Fraudulent Email Requests

Greg Wilson, Head of Information Security
October 22, 2018

The threat of receiving a fraudulent wire request because of a client’s compromised email account has not diminished; in fact, the number of these instances continues to increase. Never process any trade or distribution requests received through electronic means, such as email or fax. Always verbally verify all distribution and trade requests directly with your client. You can accomplish this by meeting with the client in person or calling the client at a known number. You should not call a number given to you in an email request to contact the client for verification purposes. 

According to FINRA and other agencies, incidents typically follow a similar pattern. A client’s email account is compromised, and the perpetrator sends an email to the victim’s financial advisor pretending to be the victim. Oftentimes the email sent to the financial advisor is part of a previously legitimate email stream between the client and the financial advisor. The perpetrator may ask for account balances or for copies of the client’s records (e.g., account statement or a signed tax return). Oftentimes a request will be made to change wire or banking information. At times, the perpetrator may even request trades to make cash available. When the initial requests are successful, the perpetrator then sends another email providing a reason why he or she can only communicate via email and asks that a wire transfer be initiated on the individual’s behalf. The excuse is typically based on an illness, death in the family, jury duty or travel abroad, which prevents the account holder from conducting business as usual. The perpetrator then provides a signed document requesting the wire to be sent to a third party at a domestic address. The signature may be copied from an unknown source or from a document that was requested earlier. 

The perpetrators may use both legitimate compromised email accounts and email addresses that are slightly altered. In cases in which the email addresses were adjusted, they may be modified via the top-level domain (e.g., from .com to .net) or by adding an additional letter to the user name (e.g., abcd@abc.com to abcdd@abc.com). These modifications are intended to be very subtle and easily mistaken as the legitimate account holder’s official email address on file. Again, in cases in which email accounts are compromised, the financial advisors may receive replies to emails they previously sent their clients. 

There are basic steps to follow and red flags to be aware of to help protect your firm and your clients:

  • Verbally verify all distribution and trade requests received from any channel other than a direct interaction with your customer. This includes email and fax instructions.
  • Know your customer. You know your customer’s communication habits and financial needs better than anyone. Be skeptical of anything that is out of the ordinary.
  • Do not be fooled by a request to take a distribution from an IRA account that includes tax withholding.
  • Keep in mind that the perpetrators are trying to mimic client behavior, which is why it is critical to verify these requests.
  • Many of these matters are uncovered because of the odd sense of urgency. Be skeptical of any urgent request.
  • Fraudulent emails often include spelling and grammar errors.
  • Do not be fooled by legitimate references made in the communication. This tactic is designed to help gain credibility and is often a result of other information obtained through a compromised email account.
  • Reference “Email Breached? What Steps to Take When Time is Critical,” for tips for responding to a breached email account.
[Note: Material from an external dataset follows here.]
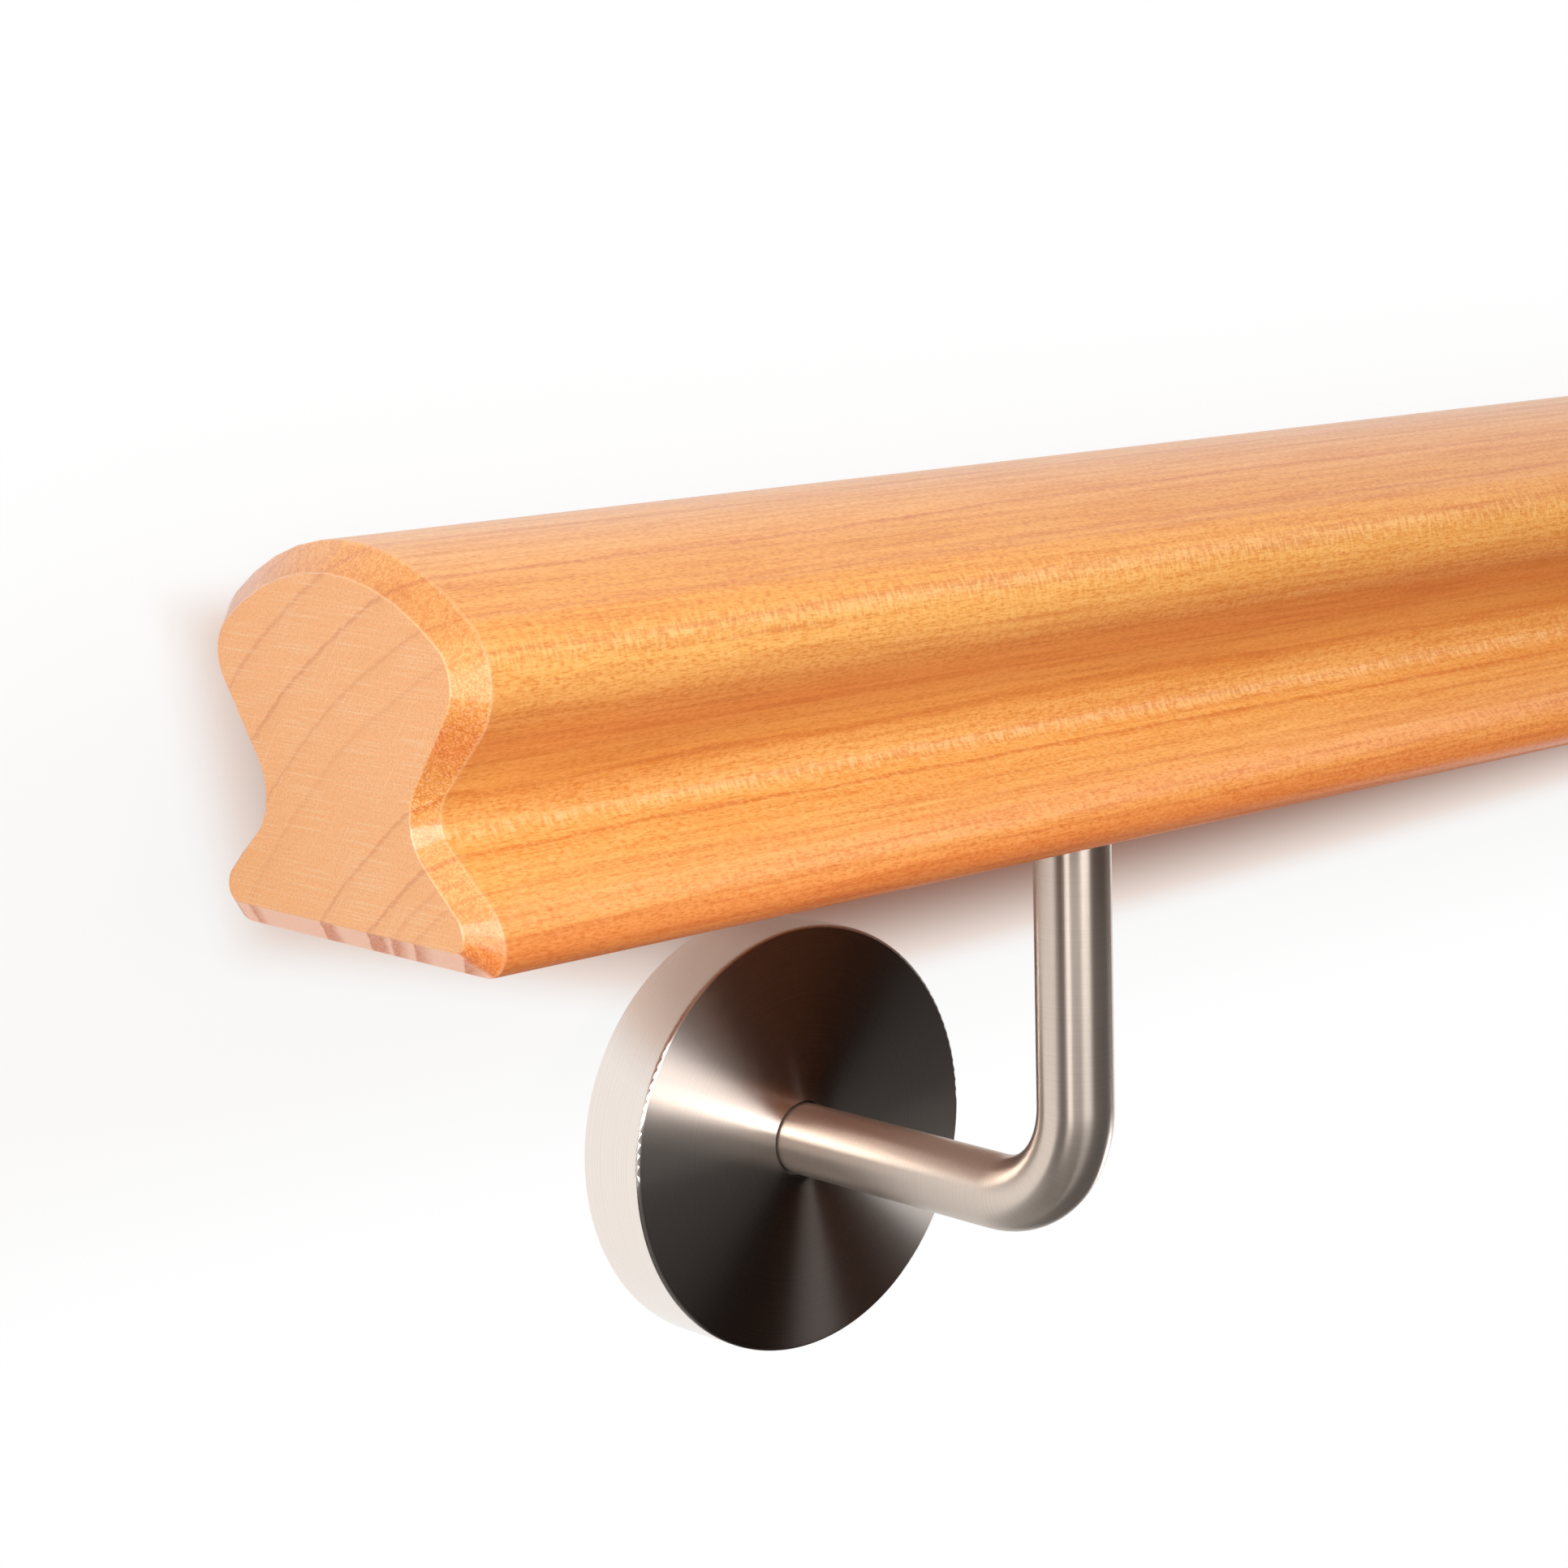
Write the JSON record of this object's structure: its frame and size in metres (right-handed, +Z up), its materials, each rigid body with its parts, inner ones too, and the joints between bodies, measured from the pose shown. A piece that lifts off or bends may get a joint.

If you ever doubt the legitimacy of any client request, contact the client directly. He or she will appreciate the extra measure to ensure the account is safe. Would you rather call to verify a request verbally or call to report that you wired your client’s money to an unknown third party because you did not call? Remember that email is not a secure communication channel; therefore, you need to avoid sending confidential client information in unencrypted emails. 

Please be aware that neither your E&O policy nor fidelity bond will cover a claim to reimburse the client for money lost resulting from a fraudulent request submitted by your office. The financial advisor will be responsible for this expense; therefore, it is critical that the described requests are verbally verified.